_REQUIRED WORK:_ Restate every line of the material, word for word.

★ ★ ★ ★

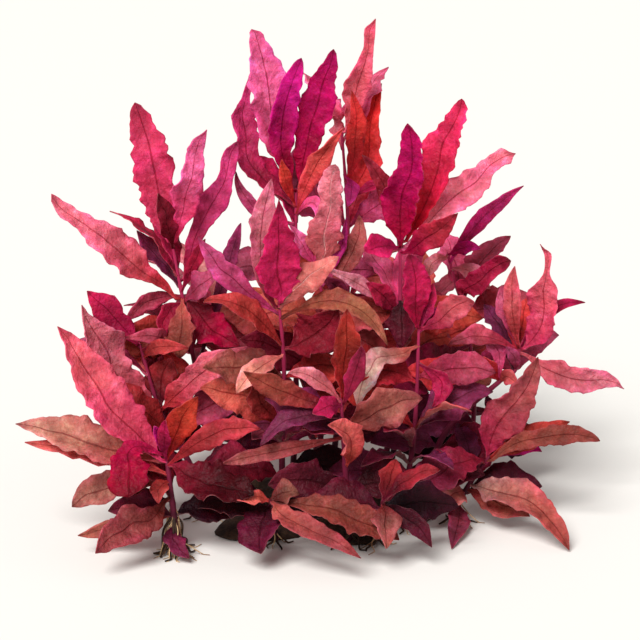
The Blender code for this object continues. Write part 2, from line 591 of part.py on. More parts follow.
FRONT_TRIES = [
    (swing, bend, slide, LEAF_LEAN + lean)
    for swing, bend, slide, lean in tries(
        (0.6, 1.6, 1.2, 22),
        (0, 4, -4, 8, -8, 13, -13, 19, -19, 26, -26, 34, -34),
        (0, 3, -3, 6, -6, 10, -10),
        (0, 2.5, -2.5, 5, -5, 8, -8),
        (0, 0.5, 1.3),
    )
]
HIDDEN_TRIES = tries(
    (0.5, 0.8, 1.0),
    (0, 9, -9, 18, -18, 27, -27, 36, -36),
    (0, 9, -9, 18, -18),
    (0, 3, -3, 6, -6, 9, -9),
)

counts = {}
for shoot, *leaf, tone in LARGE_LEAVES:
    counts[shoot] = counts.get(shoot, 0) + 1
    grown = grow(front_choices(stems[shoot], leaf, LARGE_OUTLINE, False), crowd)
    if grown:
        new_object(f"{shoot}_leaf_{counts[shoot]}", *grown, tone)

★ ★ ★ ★

_ANSWER TO THIS EXERCISE:_
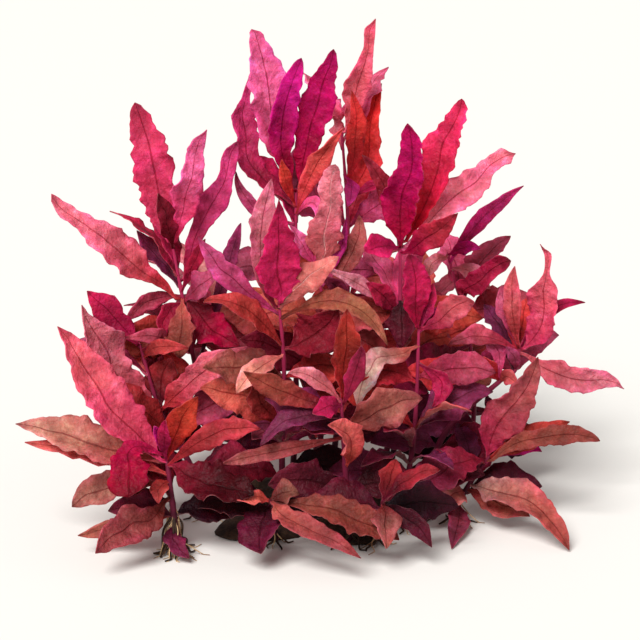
The Blender code for this object continues. Write part 2, from line 591 of part.py on. More parts follow.
FRONT_TRIES = [
    (swing, bend, slide, LEAF_LEAN + lean)
    for swing, bend, slide, lean in tries(
        (0.6, 1.6, 1.2, 22),
        (0, 4, -4, 8, -8, 13, -13, 19, -19, 26, -26, 34, -34),
        (0, 3, -3, 6, -6, 10, -10),
        (0, 2.5, -2.5, 5, -5, 8, -8),
        (0, 0.5, 1.3),
    )
]
HIDDEN_TRIES = tries(
    (0.5, 0.8, 1.0),
    (0, 9, -9, 18, -18, 27, -27, 36, -36),
    (0, 9, -9, 18, -18),
    (0, 3, -3, 6, -6, 9, -9),
)

counts = {}
for shoot, *leaf, tone in LARGE_LEAVES:
    counts[shoot] = counts.get(shoot, 0) + 1
    grown = grow(front_choices(stems[shoot], leaf, LARGE_OUTLINE, False), crowd)
    if grown:
        new_object(f"{shoot}_leaf_{counts[shoot]}", *grown, tone)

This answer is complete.